▶ [What you will do]
Could you write out the opening lines of the data, word for word, stopping after the line that contains "in imported if"?

▶ [Dataset excerpt]
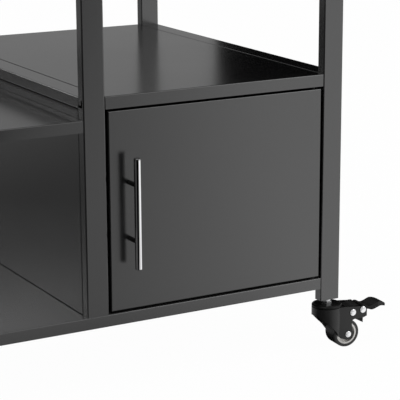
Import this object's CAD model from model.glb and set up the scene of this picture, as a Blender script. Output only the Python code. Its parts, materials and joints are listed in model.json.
import json
import math

import bpy
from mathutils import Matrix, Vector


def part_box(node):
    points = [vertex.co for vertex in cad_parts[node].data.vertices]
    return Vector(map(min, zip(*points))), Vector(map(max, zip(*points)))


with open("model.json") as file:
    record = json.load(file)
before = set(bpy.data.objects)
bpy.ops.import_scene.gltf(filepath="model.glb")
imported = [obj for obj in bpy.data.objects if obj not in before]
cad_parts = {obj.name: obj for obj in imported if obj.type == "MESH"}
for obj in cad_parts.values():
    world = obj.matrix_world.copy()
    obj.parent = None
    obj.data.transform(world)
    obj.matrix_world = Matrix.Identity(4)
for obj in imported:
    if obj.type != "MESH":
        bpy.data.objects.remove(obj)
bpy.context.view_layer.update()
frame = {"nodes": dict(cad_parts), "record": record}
nodes = frame["nodes"]
bpy.ops.object.select_all(action="DESELECT")
print("loaded", len(nodes), "nodes")


# shader graphs: a wire stands for a node's output, and sums and products of wires add Math nodes
class Wire:
    def __init__(self, shader, socket):
        self.shader, self.socket = shader, socket

    def __add__(self, other):
        return self.shader.calc("ADD", self, other)

    def __radd__(self, other):
        return self.shader.calc("ADD", other, self)

    def __sub__(self, other):
        return self.shader.calc("SUBTRACT", self, other)

    def __rsub__(self, other):
        return self.shader.calc("SUBTRACT", other, self)

    def __mul__(self, other):
        return self.shader.calc("MULTIPLY", self, other)

    def __rmul__(self, other):
        return self.shader.calc("MULTIPLY", other, self)


class Shader:
    def __init__(self, tree):
        self.tree = tree
        tree.nodes.clear()

    def add(self, kind, settings=None, sockets=None, outputs=(0,)):
        node = self.tree.nodes.new(kind)
        for name, value in (settings or {}).items():
            if name == "stops":
                ramp = node.color_ramp
                while len(ramp.elements) < len(value):
                    ramp.elements.new(0.5)
                for element, (place, level) in zip(ramp.elements, value):
                    element.position = place
                    element.color = (level, level, level, 1)
            else:
                setattr(node, name, value)
        for name, value in (sockets or {}).items():
            if isinstance(value, Wire):
                self.tree.links.new(value.socket, node.inputs[name])
            else:
                node.inputs[name].default_value = value
        if not len(node.outputs):
            return None
        wires = [Wire(self, node.outputs[name]) for name in outputs]
        return wires[0] if len(wires) == 1 else wires

    def calc(self, operation, *values):
        return self.add("ShaderNodeMath", {"operation": operation}, dict(enumerate(values)))

    def place(self, coordinates="Object"):
        return self.add("ShaderNodeTexCoord", None, None, (coordinates,))

    def split(self, vector):
        return self.add("ShaderNodeSeparateXYZ", None, {0: vector}, (0, 1, 2))

    def noise(self, where, scale, detail, roughness):
        return self.add("ShaderNodeTexNoise", None,
                        {"Vector": where, "Scale": scale, "Detail": detail, "Roughness": roughness})

    # a ramp reads 0 to 1, so a number is added first to a value that may be below 0
    def ramp(self, value, *stops):
        return self.add("ShaderNodeValToRGB", {"stops": stops}, {0: value})

    def tint(self, share, low, high):
        ends = {name: colour if isinstance(colour, Wire) else (*colour, 1)
                for name, colour in (("A", low), ("B", high))}
        return self.add("ShaderNodeMix", {"data_type": "RGBA"}, {0: share, **ends}, ("Result",))

    def bump(self, height, strength, depth):
        return self.add("ShaderNodeBump", None, {"Height": height, "Strength": strength, "Distance": depth})

    def surface(self, **sockets):
        named = {name.replace("_", " "): value for name, value in sockets.items()}
        self.finish(self.add("ShaderNodeBsdfPrincipled", None, named))

    def finish(self, surface):
        self.add("ShaderNodeOutputMaterial", None, {0: surface})


def newMaterial(name):
    material = bpy.data.materials.new(name)
    material.use_nodes = True
    return material, Shader(material.node_tree)


# finishes: each noise is given by its scale, detail and roughness, and a surface's roughness goes from
# rough up by roughSpread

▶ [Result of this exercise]
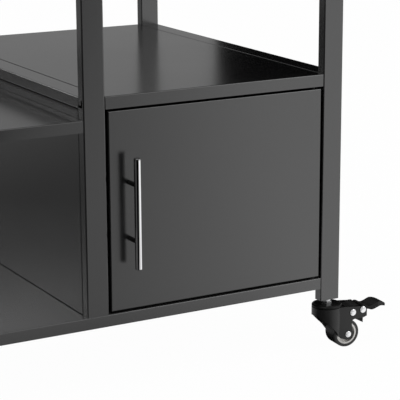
Import this object's CAD model from model.glb and set up the scene of this picture, as a Blender script. Output only the Python code. Its parts, materials and joints are listed in model.json.
import json
import math

import bpy
from mathutils import Matrix, Vector


def part_box(node):
    points = [vertex.co for vertex in cad_parts[node].data.vertices]
    return Vector(map(min, zip(*points))), Vector(map(max, zip(*points)))


with open("model.json") as file:
    record = json.load(file)
before = set(bpy.data.objects)
bpy.ops.import_scene.gltf(filepath="model.glb")
imported = [obj for obj in bpy.data.objects if obj not in before]
cad_parts = {obj.name: obj for obj in imported if obj.type == "MESH"}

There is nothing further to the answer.